● **GIVEN EXERCISE**: Print out each entry below exactly, please.

(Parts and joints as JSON)
---------------
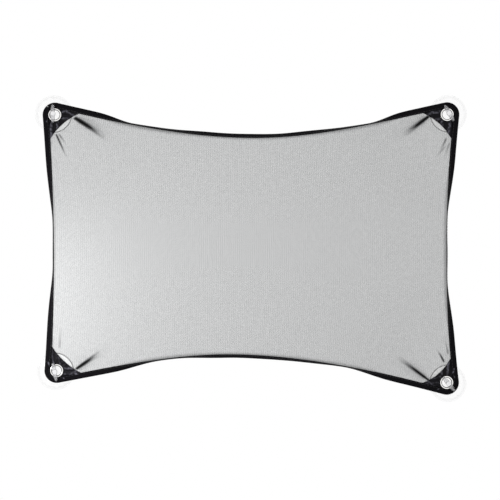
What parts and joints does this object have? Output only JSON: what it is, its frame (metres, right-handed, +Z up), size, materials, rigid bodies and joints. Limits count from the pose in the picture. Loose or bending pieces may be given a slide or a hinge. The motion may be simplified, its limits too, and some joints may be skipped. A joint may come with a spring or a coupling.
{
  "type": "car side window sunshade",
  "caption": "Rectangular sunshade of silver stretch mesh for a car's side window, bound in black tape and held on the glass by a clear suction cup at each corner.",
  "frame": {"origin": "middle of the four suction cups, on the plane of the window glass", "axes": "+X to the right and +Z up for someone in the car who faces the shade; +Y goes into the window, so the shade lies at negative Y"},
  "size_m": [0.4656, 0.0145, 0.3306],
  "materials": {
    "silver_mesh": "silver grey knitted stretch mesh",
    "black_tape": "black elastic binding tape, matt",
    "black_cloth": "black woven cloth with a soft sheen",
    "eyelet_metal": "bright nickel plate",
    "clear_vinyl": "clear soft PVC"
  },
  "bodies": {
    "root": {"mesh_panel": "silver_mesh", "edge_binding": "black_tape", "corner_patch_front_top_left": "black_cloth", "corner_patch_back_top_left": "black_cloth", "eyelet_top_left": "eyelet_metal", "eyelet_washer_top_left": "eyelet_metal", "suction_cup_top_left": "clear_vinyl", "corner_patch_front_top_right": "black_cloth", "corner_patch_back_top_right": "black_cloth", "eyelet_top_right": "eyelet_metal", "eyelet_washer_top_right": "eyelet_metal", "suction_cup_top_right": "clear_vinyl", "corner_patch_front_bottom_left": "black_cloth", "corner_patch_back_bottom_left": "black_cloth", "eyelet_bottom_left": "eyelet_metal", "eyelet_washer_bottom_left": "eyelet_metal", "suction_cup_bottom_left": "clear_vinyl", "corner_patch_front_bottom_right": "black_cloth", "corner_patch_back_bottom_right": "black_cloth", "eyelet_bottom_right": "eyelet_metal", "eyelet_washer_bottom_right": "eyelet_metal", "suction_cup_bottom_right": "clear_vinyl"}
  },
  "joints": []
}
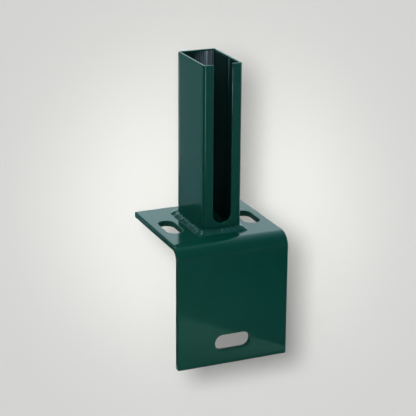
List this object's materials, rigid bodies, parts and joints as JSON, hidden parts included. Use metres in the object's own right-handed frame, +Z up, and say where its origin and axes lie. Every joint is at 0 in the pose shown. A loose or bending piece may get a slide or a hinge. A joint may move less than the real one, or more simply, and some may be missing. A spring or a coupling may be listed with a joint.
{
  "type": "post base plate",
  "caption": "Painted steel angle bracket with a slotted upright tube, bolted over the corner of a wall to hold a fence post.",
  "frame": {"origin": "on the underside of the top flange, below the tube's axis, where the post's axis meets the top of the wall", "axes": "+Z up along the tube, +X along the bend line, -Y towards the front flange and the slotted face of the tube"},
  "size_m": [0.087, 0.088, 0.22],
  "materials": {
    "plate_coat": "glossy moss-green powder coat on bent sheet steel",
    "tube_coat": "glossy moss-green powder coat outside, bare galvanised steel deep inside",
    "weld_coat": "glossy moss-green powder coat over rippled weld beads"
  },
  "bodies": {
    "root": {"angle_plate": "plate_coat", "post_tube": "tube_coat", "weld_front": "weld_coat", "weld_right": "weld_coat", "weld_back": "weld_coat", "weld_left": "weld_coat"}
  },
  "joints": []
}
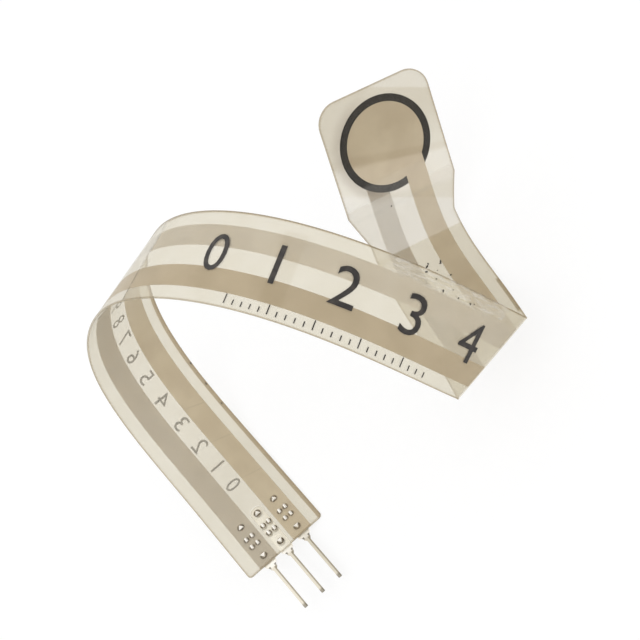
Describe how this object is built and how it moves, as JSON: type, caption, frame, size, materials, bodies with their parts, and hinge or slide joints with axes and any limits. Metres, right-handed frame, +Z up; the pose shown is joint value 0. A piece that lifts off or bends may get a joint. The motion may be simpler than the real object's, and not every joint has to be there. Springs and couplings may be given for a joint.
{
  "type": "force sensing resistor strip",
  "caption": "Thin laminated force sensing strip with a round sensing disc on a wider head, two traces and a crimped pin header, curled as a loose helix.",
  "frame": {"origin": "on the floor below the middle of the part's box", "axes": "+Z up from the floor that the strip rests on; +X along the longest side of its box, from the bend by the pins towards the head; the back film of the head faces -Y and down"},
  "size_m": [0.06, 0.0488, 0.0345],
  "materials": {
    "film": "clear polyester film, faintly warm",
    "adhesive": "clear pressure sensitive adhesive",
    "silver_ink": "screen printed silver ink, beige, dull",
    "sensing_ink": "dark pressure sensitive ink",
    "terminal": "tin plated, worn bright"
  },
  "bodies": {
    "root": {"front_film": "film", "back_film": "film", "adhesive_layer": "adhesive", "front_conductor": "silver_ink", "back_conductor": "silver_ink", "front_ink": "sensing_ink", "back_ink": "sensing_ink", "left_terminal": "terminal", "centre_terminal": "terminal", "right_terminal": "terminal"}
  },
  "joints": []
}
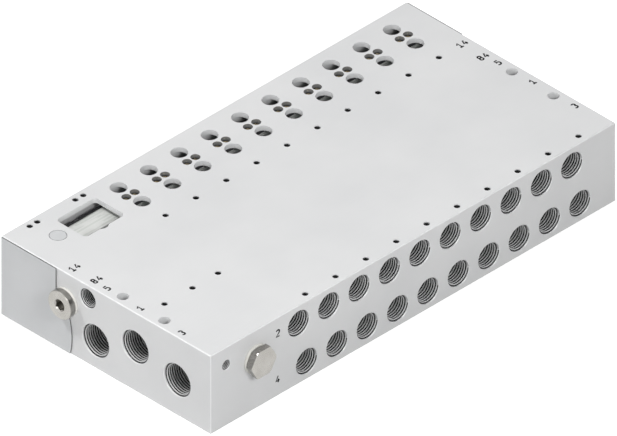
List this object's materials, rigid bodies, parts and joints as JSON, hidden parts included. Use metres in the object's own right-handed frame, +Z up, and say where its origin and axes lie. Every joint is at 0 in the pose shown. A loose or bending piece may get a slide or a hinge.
---------------
● **TASK RESPONSE**:
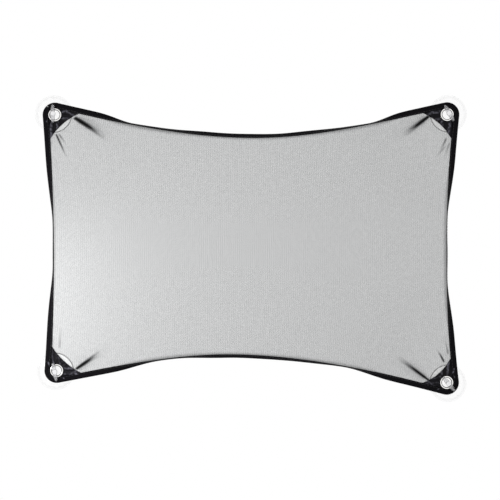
What parts and joints does this object have? Output only JSON: what it is, its frame (metres, right-handed, +Z up), size, materials, rigid bodies and joints. Limits count from the pose in the picture. Loose or bending pieces may be given a slide or a hinge. The motion may be simplified, its limits too, and some joints may be skipped. A joint may come with a spring or a coupling.
{
  "type": "car side window sunshade",
  "caption": "Rectangular sunshade of silver stretch mesh for a car's side window, bound in black tape and held on the glass by a clear suction cup at each corner.",
  "frame": {"origin": "middle of the four suction cups, on the plane of the window glass", "axes": "+X to the right and +Z up for someone in the car who faces the shade; +Y goes into the window, so the shade lies at negative Y"},
  "size_m": [0.4656, 0.0145, 0.3306],
  "materials": {
    "silver_mesh": "silver grey knitted stretch mesh",
    "black_tape": "black elastic binding tape, matt",
    "black_cloth": "black woven cloth with a soft sheen",
    "eyelet_metal": "bright nickel plate",
    "clear_vinyl": "clear soft PVC"
  },
  "bodies": {
    "root": {"mesh_panel": "silver_mesh", "edge_binding": "black_tape", "corner_patch_front_top_left": "black_cloth", "corner_patch_back_top_left": "black_cloth", "eyelet_top_left": "eyelet_metal", "eyelet_washer_top_left": "eyelet_metal", "suction_cup_top_left": "clear_vinyl", "corner_patch_front_top_right": "black_cloth", "corner_patch_back_top_right": "black_cloth", "eyelet_top_right": "eyelet_metal", "eyelet_washer_top_right": "eyelet_metal", "suction_cup_top_right": "clear_vinyl", "corner_patch_front_bottom_left": "black_cloth", "corner_patch_back_bottom_left": "black_cloth", "eyelet_bottom_left": "eyelet_metal", "eyelet_washer_bottom_left": "eyelet_metal", "suction_cup_bottom_left": "clear_vinyl", "corner_patch_front_bottom_right": "black_cloth", "corner_patch_back_bottom_right": "black_cloth", "eyelet_bottom_right": "eyelet_metal", "eyelet_washer_bottom_right": "eyelet_metal", "suction_cup_bottom_right": "clear_vinyl"}
  },
  "joints": []
}
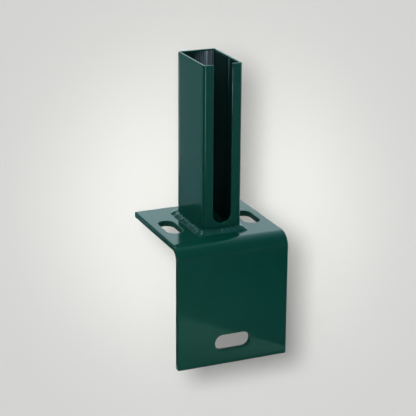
List this object's materials, rigid bodies, parts and joints as JSON, hidden parts included. Use metres in the object's own right-handed frame, +Z up, and say where its origin and axes lie. Every joint is at 0 in the pose shown. A loose or bending piece may get a slide or a hinge. A joint may move less than the real one, or more simply, and some may be missing. A spring or a coupling may be listed with a joint.
{
  "type": "post base plate",
  "caption": "Painted steel angle bracket with a slotted upright tube, bolted over the corner of a wall to hold a fence post.",
  "frame": {"origin": "on the underside of the top flange, below the tube's axis, where the post's axis meets the top of the wall", "axes": "+Z up along the tube, +X along the bend line, -Y towards the front flange and the slotted face of the tube"},
  "size_m": [0.087, 0.088, 0.22],
  "materials": {
    "plate_coat": "glossy moss-green powder coat on bent sheet steel",
    "tube_coat": "glossy moss-green powder coat outside, bare galvanised steel deep inside",
    "weld_coat": "glossy moss-green powder coat over rippled weld beads"
  },
  "bodies": {
    "root": {"angle_plate": "plate_coat", "post_tube": "tube_coat", "weld_front": "weld_coat", "weld_right": "weld_coat", "weld_back": "weld_coat", "weld_left": "weld_coat"}
  },
  "joints": []
}
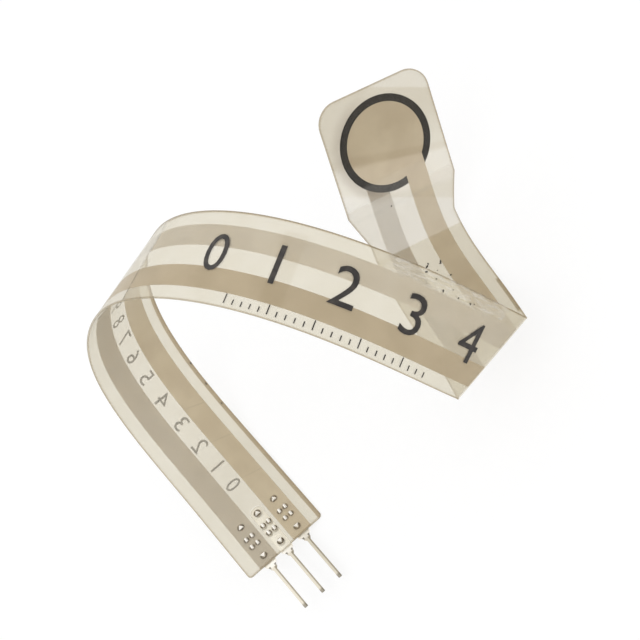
Describe how this object is built and how it moves, as JSON: type, caption, frame, size, materials, bodies with their parts, and hinge or slide joints with axes and any limits. Metres, right-handed frame, +Z up; the pose shown is joint value 0. A piece that lifts off or bends may get a joint. The motion may be simpler than the real object's, and not every joint has to be there. Springs and couplings may be given for a joint.
{
  "type": "force sensing resistor strip",
  "caption": "Thin laminated force sensing strip with a round sensing disc on a wider head, two traces and a crimped pin header, curled as a loose helix.",
  "frame": {"origin": "on the floor below the middle of the part's box", "axes": "+Z up from the floor that the strip rests on; +X along the longest side of its box, from the bend by the pins towards the head; the back film of the head faces -Y and down"},
  "size_m": [0.06, 0.0488, 0.0345],
  "materials": {
    "film": "clear polyester film, faintly warm",
    "adhesive": "clear pressure sensitive adhesive",
    "silver_ink": "screen printed silver ink, beige, dull",
    "sensing_ink": "dark pressure sensitive ink",
    "terminal": "tin plated, worn bright"
  },
  "bodies": {
    "root": {"front_film": "film", "back_film": "film", "adhesive_layer": "adhesive", "front_conductor": "silver_ink", "back_conductor": "silver_ink", "front_ink": "sensing_ink", "back_ink": "sensing_ink", "left_terminal": "terminal", "centre_terminal": "terminal", "right_terminal": "terminal"}
  },
  "joints": []
}
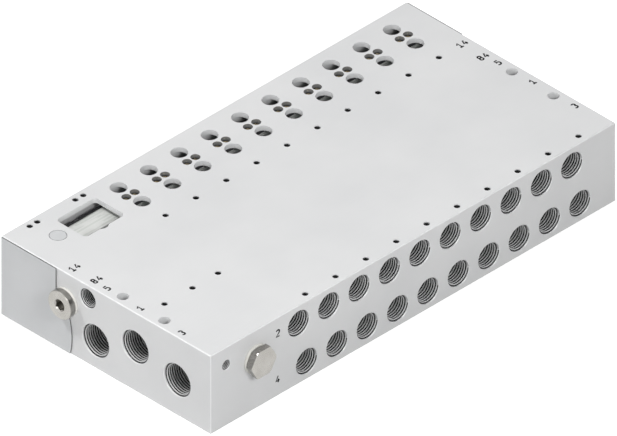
List this object's materials, rigid bodies, parts and joints as JSON, hidden parts included. Use metres in the object's own right-handed frame, +Z up, and say where its origin and axes lie. Every joint is at 0 in the pose shown. A loose or bending piece may get a slide or a hinge.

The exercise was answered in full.